─── Dataset content
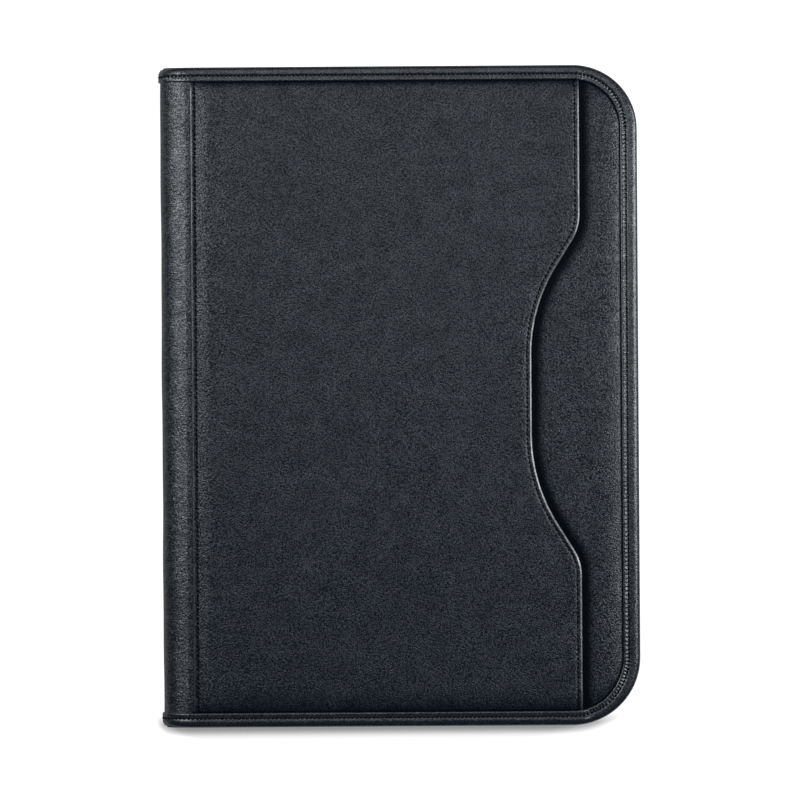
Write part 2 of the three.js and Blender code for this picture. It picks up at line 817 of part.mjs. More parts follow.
function addWritingPad(group) {
  addPiece(group, 'pad_backing', padBackingCard(), padCard);
  addPiece(group, 'pad_paper', padPaper(), paper);
  addPiece(group, 'pad_header_tape', padHeader(), tapeCloth);
}

function padfolio() {
  const root = new THREE.Group();
  const backCover = body(root, new THREE.Vector3());
  addBackCover(backCover);
  addWritingPad(body(backCover, new THREE.Vector3()));
  const spine = body(backCover, hingeLine(-1));
  addSpineSection(spine, 'middle', hingeAngle, Math.PI - hingeAngle);
  addFrontCover(body(spine, hingeLine(1)));
  return root;
}

export default padfolio();
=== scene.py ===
"""An A4 padfolio in black leatherette, closed and lying on its back cover, seen from straight above.

Sizes are in millimetres and are scaled to metres where a mesh is laid. +X runs from the spine to the
opening edge, +Y to the top edge and +Z up through the covers, as in the CAD frame.
"""

import math

import bpy
import numpy as np
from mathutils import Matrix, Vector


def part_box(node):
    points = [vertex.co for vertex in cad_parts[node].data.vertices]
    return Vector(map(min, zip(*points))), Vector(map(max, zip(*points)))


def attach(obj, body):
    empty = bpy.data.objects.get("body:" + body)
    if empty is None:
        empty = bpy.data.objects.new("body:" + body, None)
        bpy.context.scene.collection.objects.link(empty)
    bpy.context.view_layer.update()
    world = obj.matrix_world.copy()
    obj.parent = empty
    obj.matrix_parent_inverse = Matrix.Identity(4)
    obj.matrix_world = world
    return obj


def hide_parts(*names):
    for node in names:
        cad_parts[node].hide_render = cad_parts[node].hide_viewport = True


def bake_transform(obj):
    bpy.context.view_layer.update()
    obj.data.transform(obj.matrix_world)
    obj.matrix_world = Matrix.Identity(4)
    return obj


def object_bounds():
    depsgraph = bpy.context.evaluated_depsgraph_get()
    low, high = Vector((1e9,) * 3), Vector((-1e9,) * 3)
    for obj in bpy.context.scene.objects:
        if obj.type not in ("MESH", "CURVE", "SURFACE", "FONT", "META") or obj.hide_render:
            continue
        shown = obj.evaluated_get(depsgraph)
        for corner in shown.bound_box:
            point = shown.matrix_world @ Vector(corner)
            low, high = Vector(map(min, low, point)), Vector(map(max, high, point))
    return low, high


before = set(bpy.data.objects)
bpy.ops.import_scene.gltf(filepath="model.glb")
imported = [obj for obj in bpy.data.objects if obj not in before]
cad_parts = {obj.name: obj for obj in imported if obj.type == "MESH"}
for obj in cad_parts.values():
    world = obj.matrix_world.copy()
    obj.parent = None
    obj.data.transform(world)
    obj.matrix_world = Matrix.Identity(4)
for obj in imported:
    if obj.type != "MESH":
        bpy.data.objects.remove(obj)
cad_low, cad_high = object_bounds()

MM = 0.001


def corners(node):
    """Lowest and highest corner of a CAD node, in millimetres."""
    low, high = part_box(node)
    return np.array(low) / MM, np.array(high) / MM


# ---- Places that the frame gives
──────
Retype exactly the lines above, from the one with "addBackCover(backCover);" through the one with "imported = [obj", inclusive.

**Full response**
  addBackCover(backCover);
  addWritingPad(body(backCover, new THREE.Vector3()));
  const spine = body(backCover, hingeLine(-1));
  addSpineSection(spine, 'middle', hingeAngle, Math.PI - hingeAngle);
  addFrontCover(body(spine, hingeLine(1)));
  return root;
}

export default padfolio();
=== scene.py ===
"""An A4 padfolio in black leatherette, closed and lying on its back cover, seen from straight above.

Sizes are in millimetres and are scaled to metres where a mesh is laid. +X runs from the spine to the
opening edge, +Y to the top edge and +Z up through the covers, as in the CAD frame.
"""

import math

import bpy
import numpy as np
from mathutils import Matrix, Vector


def part_box(node):
    points = [vertex.co for vertex in cad_parts[node].data.vertices]
    return Vector(map(min, zip(*points))), Vector(map(max, zip(*points)))


def attach(obj, body):
    empty = bpy.data.objects.get("body:" + body)
    if empty is None:
        empty = bpy.data.objects.new("body:" + body, None)
        bpy.context.scene.collection.objects.link(empty)
    bpy.context.view_layer.update()
    world = obj.matrix_world.copy()
    obj.parent = empty
    obj.matrix_parent_inverse = Matrix.Identity(4)
    obj.matrix_world = world
    return obj


def hide_parts(*names):
    for node in names:
        cad_parts[node].hide_render = cad_parts[node].hide_viewport = True


def bake_transform(obj):
    bpy.context.view_layer.update()
    obj.data.transform(obj.matrix_world)
    obj.matrix_world = Matrix.Identity(4)
    return obj


def object_bounds():
    depsgraph = bpy.context.evaluated_depsgraph_get()
    low, high = Vector((1e9,) * 3), Vector((-1e9,) * 3)
    for obj in bpy.context.scene.objects:
        if obj.type not in ("MESH", "CURVE", "SURFACE", "FONT", "META") or obj.hide_render:
            continue
        shown = obj.evaluated_get(depsgraph)
        for corner in shown.bound_box:
            point = shown.matrix_world @ Vector(corner)
            low, high = Vector(map(min, low, point)), Vector(map(max, high, point))
    return low, high


before = set(bpy.data.objects)
bpy.ops.import_scene.gltf(filepath="model.glb")
imported = [obj for obj in bpy.data.objects if obj not in before]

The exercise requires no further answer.